§ DATA SEGMENT:
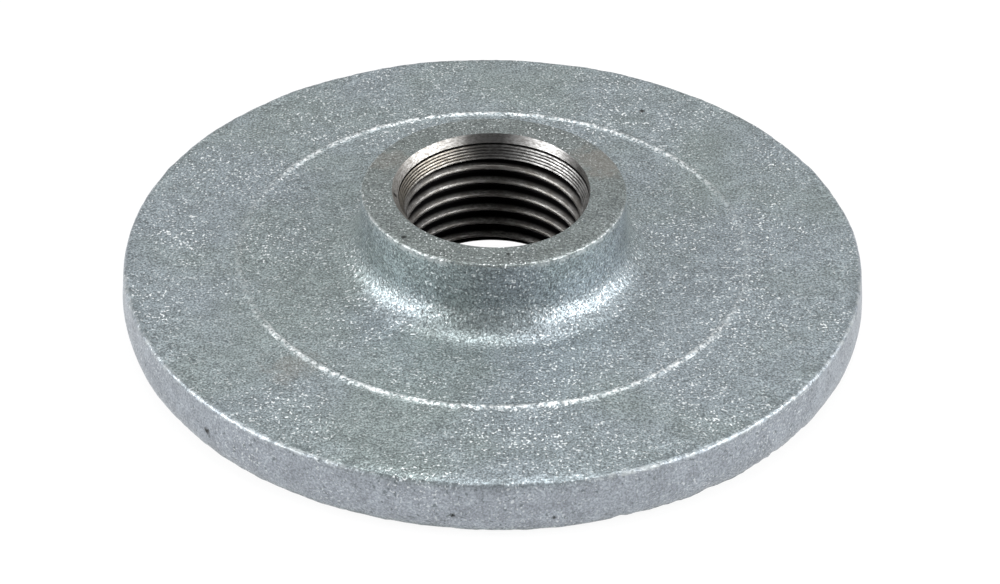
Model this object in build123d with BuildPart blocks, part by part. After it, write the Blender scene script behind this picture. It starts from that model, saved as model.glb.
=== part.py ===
from build123d import *
from math import radians, tan
import os

# Round screwed base flange: one casting in malleable iron, hot-dip galvanised, then bored and tapped.
# The plate lies flat, the hub stands on it, and the tube screws into the hub from above.
# Millimetres, +Z up, origin on the bore axis at the flat back face.

# plate, its rim widest where the two halves of the mould met
plate_diameter = 80.6
plate_thickness = 6.4
parting_height = 1.9
rim_top_diameter = 79.6
rim_back_diameter = 78.8
rim_top_radius = 0.4
rim_back_chamfer = 0.6

# raised line on the plate, where a drilled flange has its bolt circle
line_diameter = 55.0
line_foot_width = 0.8
line_crest_width = 0.3
line_height = 0.2

# hub
hub_height = 14.3
hub_top_diameter = 28.4
hub_draft = 4.0  # degrees, the hub widens towards the plate
hub_foot_radius = 3.2
hub_edge_chamfer = 0.2

# 1/2 inch parallel pipe thread: 14 turns to the inch, 55 degree flanks
thread_pitch = 25.4 / 14
thread_major_radius = 20.955 / 2
thread_minor_radius = 18.631 / 2
half_flank_angle = radians(55 / 2)
crest_relief = 0.03  # the crests stand this far back from the plain lands
foot_sunk = 0.15  # the ridge's foot reaches this far into the wall
thread_start = 1.175
thread_end = 11.4

# bore, from the top down: chamfer, turned lead-in, plain land, thread, plain land, back chamfer
mouth_radius = 10.9
chamfer_depth = 0.9
lead_in_radius = 10.15
lead_in_end_radius = 9.55
lead_in_depth = 1.55
top_land = 0.4
back_land = 1.0
back_chamfer_depth = 0.9

plate_radius = plate_diameter / 2
rim_top = rim_top_diameter / 2
rim_back = rim_back_diameter / 2
hub_top_radius = hub_top_diameter / 2
hub_base_radius = hub_top_radius + (hub_height - plate_thickness) * tan(radians(hub_draft))
line_radius = line_diameter / 2
lead_in_top = hub_height - chamfer_depth
lead_in_end = lead_in_top - lead_in_depth
overrun = 2.0  # how far the bore's cutter reaches past the faces it cuts

# sections are drawn on the -X side, because the thread starts at +X
section_plane = Plane.XZ.rotated((0, 0, 180))

os.makedirs("parts", exist_ok=True)

with BuildPart() as flange:
    # the casting: plate and hub turned from one half section
    with BuildSketch(section_plane) as casting:
        with BuildLine():
            Polyline(
                (0, 0),
                (rim_back, 0),
                (plate_radius, parting_height),
                (rim_top, plate_thickness),
                (hub_base_radius, plate_thickness),
                (hub_top_radius, hub_height),
                (0, hub_height),
                close=True,
            )
        make_face()

        def corner(radius, height):
            return casting.vertices().sort_by_distance((radius, height))[0]

        chamfer(corner(rim_back, 0), rim_back_chamfer)
        fillet(corner(rim_top, plate_thickness), rim_top_radius)
        fillet(corner(hub_base_radius, plate_thickness), hub_foot_radius)
        chamfer(corner(hub_top_radius, hub_height), hub_edge_chamfer)
    revolve(axis=Axis.Z)

    # raised line, its foot sunk in the plate
    with BuildSketch(section_plane):
        with BuildLine():
            Polyline(
                (line_radius - line_foot_width / 2, plate_thickness - line_height),
                (line_radius - line_foot_width / 2, plate_thickness),
                (line_radius - line_crest_width / 2, plate_thickness + line_height),
                (line_radius + line_crest_width / 2, plate_thickness + line_height),
                (line_radius + line_foot_width / 2, plate_thickness),
                (line_radius + line_foot_width / 2, plate_thickness - line_height),
                close=True,
            )
        make_face()
    revolve(axis=Axis.Z)

    # bore with its two mouths, opened to the thread's roots between the two lands
    with BuildSketch(section_plane):
        with BuildLine():
            Polyline(
                (0, -overrun),
                (mouth_radius, -overrun),
                (mouth_radius, 0),
                (thread_minor_radius, back_chamfer_depth),
                (thread_minor_radius, back_chamfer_depth + back_land),
                (thread_major_radius, back_chamfer_depth + back_land),
                (thread_major_radius, lead_in_end - top_land),
                (thread_minor_radius, lead_in_end - top_land),
                (thread_minor_radius, lead_in_end),
                (lead_in_end_radius, lead_in_end),
                (lead_in_radius, lead_in_top),
                (mouth_radius, hub_height),
                (mouth_radius, hub_height + overrun),
                (0, hub_height + overrun),
                close=True,
            )
        make_face()
    revolve(axis=Axis.Z, mode=Mode.SUBTRACT)

    # thread: a ridge wound up the bore from +X, its foot sunk in the wall and its ends in the lands
    pitch_radius = (thread_minor_radius + thread_major_radius) / 2
    crest = thread_minor_radius + crest_relief
    foot = thread_major_radius + foot_sunk
    crest_half = thread_pitch / 4 - (pitch_radius - crest) * tan(half_flank_angle)
    foot_half = thread_pitch / 4 + (foot - pitch_radius) * tan(half_flank_angle)
    with BuildLine():
        Helix(thread_pitch, thread_end - thread_start, pitch_radius, center=(0, 0, thread_start))
    with BuildSketch(Plane.ZX.shift_origin((0, 0, thread_start))):
        with BuildLine():
            Polyline(
                (-foot_half, foot),
                (-crest_half, crest),
                (crest_half, crest),
                (foot_half, foot),
                close=True,
            )
        make_face()
    sweep(is_frenet=True)

flange.part.label = "flange"
export_step(flange.part, "parts/flange.step")
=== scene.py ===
import bpy
from math import atan2, ceil, cos, degrees, hypot, pi, radians, sin, tan
from mathutils import Matrix, Vector


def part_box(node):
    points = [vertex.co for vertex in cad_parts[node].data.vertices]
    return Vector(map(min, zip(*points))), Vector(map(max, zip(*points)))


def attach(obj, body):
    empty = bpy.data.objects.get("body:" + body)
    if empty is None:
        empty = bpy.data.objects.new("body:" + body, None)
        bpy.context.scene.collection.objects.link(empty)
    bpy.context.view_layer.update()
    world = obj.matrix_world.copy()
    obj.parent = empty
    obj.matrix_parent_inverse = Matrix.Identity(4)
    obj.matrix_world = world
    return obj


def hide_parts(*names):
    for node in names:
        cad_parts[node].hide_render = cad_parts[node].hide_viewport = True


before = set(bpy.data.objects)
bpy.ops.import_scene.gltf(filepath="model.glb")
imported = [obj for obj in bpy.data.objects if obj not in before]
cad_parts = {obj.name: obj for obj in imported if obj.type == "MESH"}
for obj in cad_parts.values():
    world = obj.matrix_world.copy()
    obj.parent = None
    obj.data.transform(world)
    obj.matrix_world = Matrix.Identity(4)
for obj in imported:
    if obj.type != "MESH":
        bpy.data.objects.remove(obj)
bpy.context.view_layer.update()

mm = 0.001
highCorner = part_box("flange")[1]
plateRadius = highCorner.x / mm
fullHeight = highCorner.z / mm


# small helpers

def makeActive(piece):
    if bpy.context.mode != "OBJECT":
        bpy.ops.object.mode_set(mode="OBJECT")
    bpy.ops.object.select_all(action="DESELECT")
    piece.select_set(True)
    bpy.context.view_layer.objects.active = piece


def editPiece(piece, kind="VERT"):
    makeActive(piece)
    bpy.ops.object.mode_set(mode="EDIT")
    bpy.ops.mesh.select_mode(type=kind)


def leaveEditing():
    bpy.ops.object.mode_set(mode="OBJECT")


def pickVertices(piece, isWanted):
    editPiece(piece)
    bpy.ops.mesh.select_all(action="DESELECT")
    leaveEditing()
    for vertex in piece.data.vertices:
        vertex.select = isWanted(vertex.co / mm)
    bpy.ops.object.mode_set(mode="EDIT")


def pickEdges(piece, isWanted):
    # the test is given both ends of each edge, in millimetres
    editPiece(piece, "EDGE")
    bpy.ops.mesh.select_all(action="DESELECT")
    leaveEditing()
    places = [vertex.co / mm for vertex in piece.data.vertices]
    for edge in piece.data.edges:
        edge.select = isWanted(*(places[index] for index in edge.vertices))
    bpy.ops.object.mode_set(mode="EDIT")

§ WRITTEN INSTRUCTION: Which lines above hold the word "Vector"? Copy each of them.

§ FINAL RESULT:
from mathutils import Matrix, Vector
    return Vector(map(min, zip(*points))), Vector(map(max, zip(*points)))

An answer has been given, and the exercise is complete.